The city is known to be divided into two distinct areas; that on the west of Boulevard Saint-Laurent being the English-speaking camp, that on the east side the French. The architecture between some of the suburbs differ markedly. The neat and orderly suburb of Westmount, for example, with street names like Redfern and Kensington, has clearly been created by people whose descendants may now also be found in the UK or Australia. The residential blocks of apartments here are well distanced from one another - and the buildings have names. The area surrounding Avenue Mont-Royal, on the other hand, has been clearly bred by the French. There is no sense of agreed uniformity in the style of the buildings except that they are roughly of similar height. And... there seems to be more cafés around! Different looks aside, I was surprised the other day when my other flatmate told me that the French-speaking residents didn't really like to have English-speaking people in 'their' bars and that from time to time fights between the two groups broke out. Interestingly, she could not give me a definitive answer when I asked her in what language did they fight in!

This underlying issue of a divided, seemingly bickering community is so far from the surface, however, when you stroll along the streets. For this is no doubt a city that attracts and retains friendly (or at least, friendly-looking) people. Getting a smile from a stranger is an everyday occurrence, so is getting unsolicited help from passers-by when you're reading a street map. "Are you lost? Where do you want to go?" This is definitely not Paris...
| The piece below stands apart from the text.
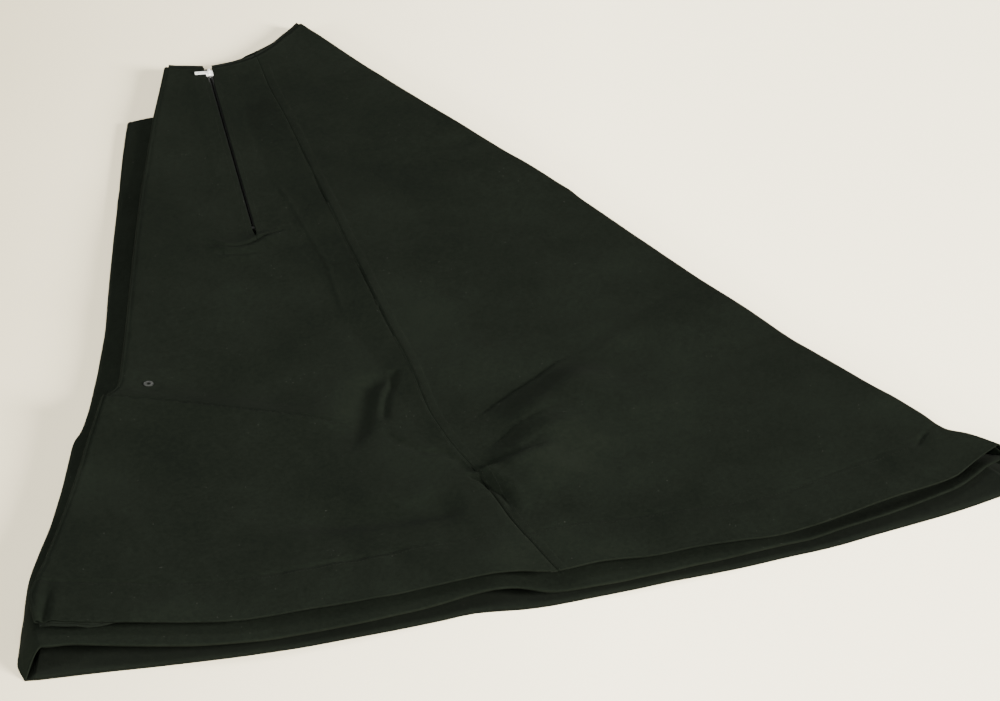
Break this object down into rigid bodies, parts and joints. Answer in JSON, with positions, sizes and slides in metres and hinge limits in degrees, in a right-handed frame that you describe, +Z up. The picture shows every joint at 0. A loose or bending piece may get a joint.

Having said that, there is a part of Montreal that looks like a page out of Paris' scrapbook - the historic district of Vieux Montreal (Old Montreal) - complete with narrow cobblestone streets, chalk board restaurant menus, and a cathedral called Basilique Notre-Dame. The presence of this grand old neo-gothic cathedral, however, doesn't perpetuate the christian tradition out of which it was spurred into existence. Like in other western countries, christianity is becoming an increasingly less popular commodity here. And what better way to prove one's dismissal to it than using clergical terms as swear words? Strange but true: instead of saying 'merde' - the staple word for unhappy frenchmen and frenchwomen - here one will hear the likes of 'tabarnac', 'calice', and 'hostie' from the pissed-off. Ooh I can't wait to tell my very Christian mum about this!

Nevertheless, “Tabarnac!” I found myself cursing the other night in true Quebecois style, terribly annoyed and slightly panicky, when I realised that I had missed the last metro – sometime past midnight. The 1.5 hour-long walk home that followed was the price I had to pay for having wanted to party with the hip and hedonistic kids of Montreal and not following it through – to the after-hours bars, that is, which are open well until the metro starts running again.

The freezing wind showed no mercy to my uncovered ears as I walked past the mountain - and its lighted cross on top - that watches over the city I've fallen in love with. I hurried my steps along the quiet Ave du Parc, murmuring "Come on!" in true Lleyton Hewitt style as I progressed over the avenue's cross streets.


Thursday, November 8, 2007

I have a plan

It was another ordinary evening in Montreal. The time was 8.45pm, and I decided it was home time after a nice reading session at Chapters bookshop where tonight my conscience finally kicked me in the gut and made me buy something. From the dark and the very very cold outside, I descended the steps leading to Peel station. As soon as my two feet reached the platform, however, a not-so-ordinary thought came into mind.

No no, not a thought.

A brilliant idea. An exciting prospect. A soothing hope that will help me get through the next 1.5 years in Sydney.

I'm going to live out of a suitcase, moving from city to city, starting 2009. Because if there’s one thing that has made me miserable so far in life, it’s settling down.

I have always wanted to ‘get out’ of a place since I was 10. First it was the school. Then it was the country. And after I have succeeded in achieving both, I wanted to do it all over again. As time passed by, the list of things I wanted to get out of grew longer and stronger. My spirit, on the other hand, slipped in the opposite direction.

I was not born as a backpacker, though. The thought of having to move into a new place every week is terrifying. The thought of having to make new friends every week is debilitating. The thought of having to sleep in a new bed every week is agonising. And to seal the no-deal off, I don’t have the physical strength required to be a backpacker.

Luckily, where there’s a will, there’s a way. And there is always more than one way to get around a problem.

A wise friend once said and has repeated himself since, “Being happy is a matter of perspective. It’s not the environment that makes you happy, it’s you who makes you happy.” Or something along that line. That’s one way.

The other is the suitcase way.

I think I know which one I'd choose. This is not a dream, this is a plan.